The [.labelled call looks suspicious. Why is it even called?

lapply(iris, class)
#> $Sepal.Length
#> [1] "numeric"
#> 
#> $Sepal.Width
#> [1] "numeric"
#> 
#> $Petal.Length
#> [1] "numeric"
#> 
#> $Petal.Width
#> [1] "labelled" "numeric" 
#> 
#> $Species
#> [1] "factor"

Ah, setting a label for Petal.Width with Hmisc::label also added the S3 class. We can inspect where the method is defined with getAnywhere:

getAnywhere("[.labelled")
#> 2 differing objects matching '[.labelled' were found
#> in the following places
#>   registered S3 method for [ from namespace haven
#>   namespace:Hmisc
#>   namespace:haven
#> Use [] to view one of them

Indeed, both haven and Hmisc define the method. And since haven is loaded after Hmisc, its definition is found first, and thus gets used:

getAnywhere("[.labelled")[1]
#> function (x, ...) 
#> {
#>     labelled(NextMethod(), attr(x, "labels"))
#> }
#> <environment: namespace:haven>

haven expects labelled objects to have a labels attribute, which Hmisc::label doesn't create:

attr(iris$Petal.Width, "labels")
#> NULL

And that's where the error comes from.


But wait: why is haven even loaded?
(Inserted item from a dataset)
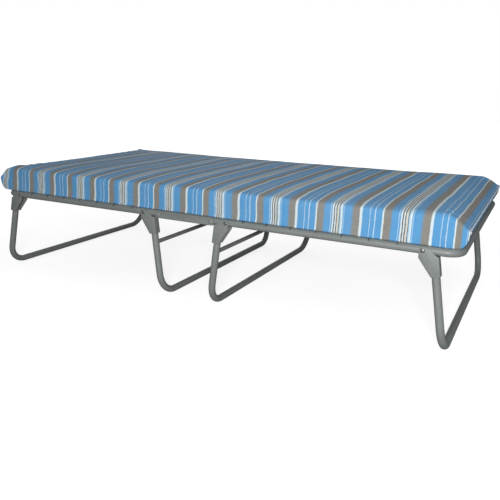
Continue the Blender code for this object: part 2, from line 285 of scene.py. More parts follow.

It's not attached with library(tidyverse). Turns out, that haven is listed as an imported package in tidyverse, which causes it to be loaded when the package is attached (see e.g. here). And loading a package, among other things, registers its S3 methods: which is where the conflict comes from.

As it is, if you want to use both Hmisc and tidyverse, order matters. To address the issue further would likely require source level changes in the packages' use of the labelled S3 class.

Created on 2018-03-21 by the reprex package (v0.2.0).